Tricky though the situation may seem, however, there are steps we can take to bridge the gap.
“What we’re trying to do is to filter out the most harmful chemicals and effects as we go through different tiers of complexity in a very robust approach,” Lorraine says. “We’re addressing those uncertainties that arise from the extrapolation and trying to peel some of them away at each level of regulation.
She elaborates: “You start with a very simple standardised approach where those really harmful chemicals are ruled out. So what you’re trying to do is filter out the ones in the lower tiers which would never be accepted for use because their effects are too damaging. We set out a regulatory framework where we can say: if these are the kinds of effects that these chemicals can have on these sorts of levels, beyond this level it’s not ecologically acceptable.”
This tiered approach, having been validated for use in the document, is paving the way for improved pesticide regulation and, crucially, action. Among the methods utilised, investigating how to harmonise risk assessment across major EU legislation and how ecological theories can frame protection goals were just a few components to developing the approach.
As global biodiversity loss and environmental damage continue to increase, however, action is needed more than ever. But the biggest change will have to come from ourselves…
In the midst of a problematic global situation, where important trade-offs between human gain and environmental harm need to be made, simply advancing in our scientific knowledge may not necessarily lead to better management for the future. Lorraine says it ultimately comes down to us to decide how everything turns out.

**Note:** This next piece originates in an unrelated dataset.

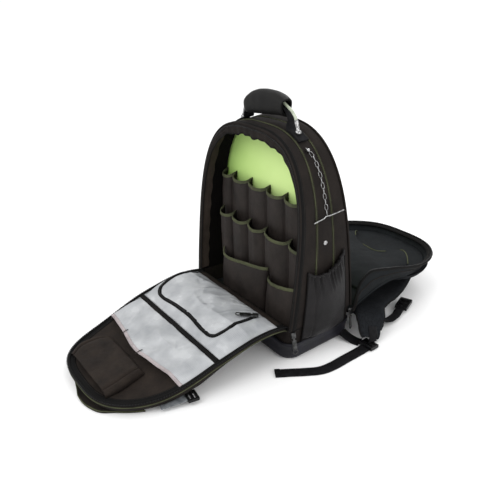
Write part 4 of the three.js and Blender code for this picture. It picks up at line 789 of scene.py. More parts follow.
def upper_row(name, seams, layer, front, mouth, overlap, seed):
    fall = [(front - r["down"] * overlap, r["out"], 1) for r in HIDDEN_FOOT]
    fall += [((front + mouth) / 2, 0.95, 1), (mouth, 1, 1)]

    def edge(_, bulge):
        return mouth + lerp(MOUTH_PEAK, -MOUTH_SAG, bulge)

    pocket_row(name, seams, layer, fall, edge, seed)


def low_pocket(name, height, mouth, left, right, seed):
    foot = BASE_WALL + 3 * GAP + BODY_WALL
    fall = [(lerp(foot, height, r["up"]), r["out"], r["tuck"]) for r in LOW_FALL]

    def edge(share, bulge):
        return height * column(mouth, "height", "across", (share - left) / (right - left))

    pocket_row(name, [left, right], LOW_LAYER, fall, edge, seed)


def tool_pockets():
    low_top = max(LOW_LEFT_HEIGHT, LOW_RIGHT_HEIGHT)
    upper_row("top_tool_pockets", TOP_SEAMS, 0, MIDDLE_ROW_HEIGHT, TOP_ROW_HEIGHT, TOP_ROW_OVERLAP, 11)
    upper_row("middle_tool_pockets", MIDDLE_SEAMS, 1, low_top, MIDDLE_ROW_HEIGHT, MIDDLE_ROW_OVERLAP, 17)
    left, middle, right = LOW_SEAMS
    part = GAP / BODY_HALF_WIDTH
    left_end = middle - part - POCKET_WALL / BODY_HALF_WIDTH
    low_pocket("low_left_pocket", LOW_LEFT_HEIGHT, LOW_LEFT_MOUTH, left, left_end, 23)
    low_pocket("low_right_pocket", LOW_RIGHT_HEIGHT, LOW_RIGHT_MOUTH, middle + part, right, 29)


SIDE_POCKET_SHAPE = table(
    "share mouth out",
    (0.16, 0.95, 0.02),
    (0.24, 0.915, 0.42),
    (0.34, 0.9, 0.8),
    (0.46, 0.905, 1),
    (0.58, 0.93, 0.98),
    (0.7, 0.965, 0.8),
    (0.8, 1.01, 0.5),
    (0.88, 1.06, 0.02),
)
SIDE_POCKET_RISE = table(
    "up out", (0, 0.05), (0.05, 0.55), (0.25, 1), (0.55, 1.05), (0.8, 0.86), (0.94, 0.5), (1, 0.42)
)
# Where the side pocket's front panel is sewn to its middle one.
SIDE_POCKET_SEAM = 0.16
# The gathers under the side pocket's hem: how far their wave turns along it, in radians, and how deep.
PLEAT_TURNS = 62
PLEAT_DEPTH = 2.5


def side_pocket():
    """The puffy side pocket, gathered under its elastic mouth, with a seam near its front."""
    foot = BASE_HEIGHT + 1.5
    rows = []
    for up in spread(70):
        row = []
        for s in spread(150):
            share = lerp(SIDE_POCKET_SHAPE[0]["share"], SIDE_POCKET_SHAPE[-1]["share"], s)
            top = column(SIDE_POCKET_SHAPE, "mouth", "share", share)
            out = max(0.0, column(SIDE_POCKET_SHAPE, "out", "share", share))
            z = lerp(foot, SIDE_POCKET_HEIGHT * top, up)
            fat = column(SIDE_POCKET_RISE, "out", "up", up)
            x = half_width_at(z, share) + GUSSET_PUFF + 1.6 + SIDE_POCKET_BULGE * out * fat
            at = vec(x, lerp(front_y(z), back_y(z), share), z)
            start = 0.7 + 0.2 * crumple(vec(s * 60, 0, 0), 9, 3)
            gather = smooth((up - start) / 0.24) * math.sin(math.pi * s) ** 0.5
            stray = 5 * crumple(vec(s * 40, 0, up * 5), 7, 2)
            pleat = math.sin(s * PLEAT_TURNS + stray) * PLEAT_DEPTH * gather
            soft = math.sin(math.pi * s) * (3.4 * crumple(at, 44, 7) + 1.2 * crumple(at, 17, 8))
            seam = -1.6 * math.exp(-(((s - SIDE_POCKET_SEAM) / 0.014) ** 2)) * smooth(8 * (1 - up))
            row.append(at + vec(pleat + soft + seam, 0, 0))
        rows.append(row)
    cloth_shape = Shape().grid(rows)
    piece("side_pocket_cloth", cloth_shape, SHINY_CLOTH, ["side_pocket"], wall=1.2)
    hem = Shape().tube([p + vec(0.4, 0, -1.2) for p in rows[-1]], 2.9)
    piece("side_pocket_hem", hem, SHINY_CLOTH)
    edge = Shape()
    for j in (1, -2):
        edge.tube([row[j] + vec(0.6, 0, 0) for row in rows], 1.4, 6)
    edge.tube([p + vec(0.6, 0, 0) for p in rows[1]], 1.3, 6)
    piece("side_pocket_edges", edge, TAPE)


HINGE_HEIGHT = SILL_HEIGHT + 4
DOOR_PROFILE = table(
    "reach height deep",
    (-DOOR_HINGE_STRIP / DOOR_REACH, 0.955, 0.3),
    (0, 1, 0.3),
    (0.09, 1.05, 0.45),
    (0.19, 1.03, 0.55),
    (0.28, 0.95, 0.6),
    (0.36, 0.86, 0.68),
    (0.44, 0.76, 0.85),
    (0.52, 0.63, 1),
    (0.6, 0.5, 1),
    (0.68, 0.39, 0.95),
    (0.76, 0.32, 0.88),
    (0.84, 0.285, 0.82),
    (0.91, 0.27, 0.78),
    (0.955, 0.262, 0.72),
    (0.985, 0.258, 0.6),
    (1, 0.256, 0.35),
)
DOOR_TOP = FRONT_HEIGHT - SILL_HEIGHT
DOOR_START = DOOR_PROFILE[0]["reach"]
DOOR_HINGE_Y = front_y(SILL_HEIGHT) - GAP - DOOR_HINGE_STRIP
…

She cautions: “At the end of the day, this is society’s decision. It’s society that can influence the decisions of the regulators and politicians. I think we have sufficient knowledge to manage and do a reasonably good job at the moment, but we need to change our mindset. As a society, we need to become more aware of how biodiversity is important to us and the multiple benefits we can get from ecosystems, and realise the implications of chemical use on those benefits from nature.”
Even so, she is optimistic that a shift in how we think and act will increase people’s involvement and lead to a shift in the types of conversations we’re having too.
“Currently we tend to talk about how plants and animals behave and interact, not what that means in terms of providing goods and services to people,” she says. “It’s about having that conversation with people about why they should care about protecting the environment. Instead of thinking of ourselves as separate from it, we’re actually all in it together and we have to work together in order for us all to survive.
“Keeping the conversation going and getting many different groups of people involved in it is really important,” she concludes.
Yet at the beginning, Lorraine admits that her interest in the environment and its inhabitants didn’t extend to considering what it might provide us. She cites her career and research in facilitating the change in her personal outlook on the problem, now preferring to take a more social dimension instead of just going by the cold hard numbers. “For me that’s the most interesting bit,” she says resolutely.
“It gives me a good sense of satisfaction to know that we’re actually making a difference. And that’s the key thing – that our research makes a difference.”
Helping to better our global situation is still an ongoing process for Lorraine: her current projects are extending her risk assessment approach to other chemical sectors as well as environmental issues, including understanding the impacts of chemicals under scenarios of future climate change.
In the end, though, what will make the real difference is our value of ecosystems and whether we’re willing to make the change.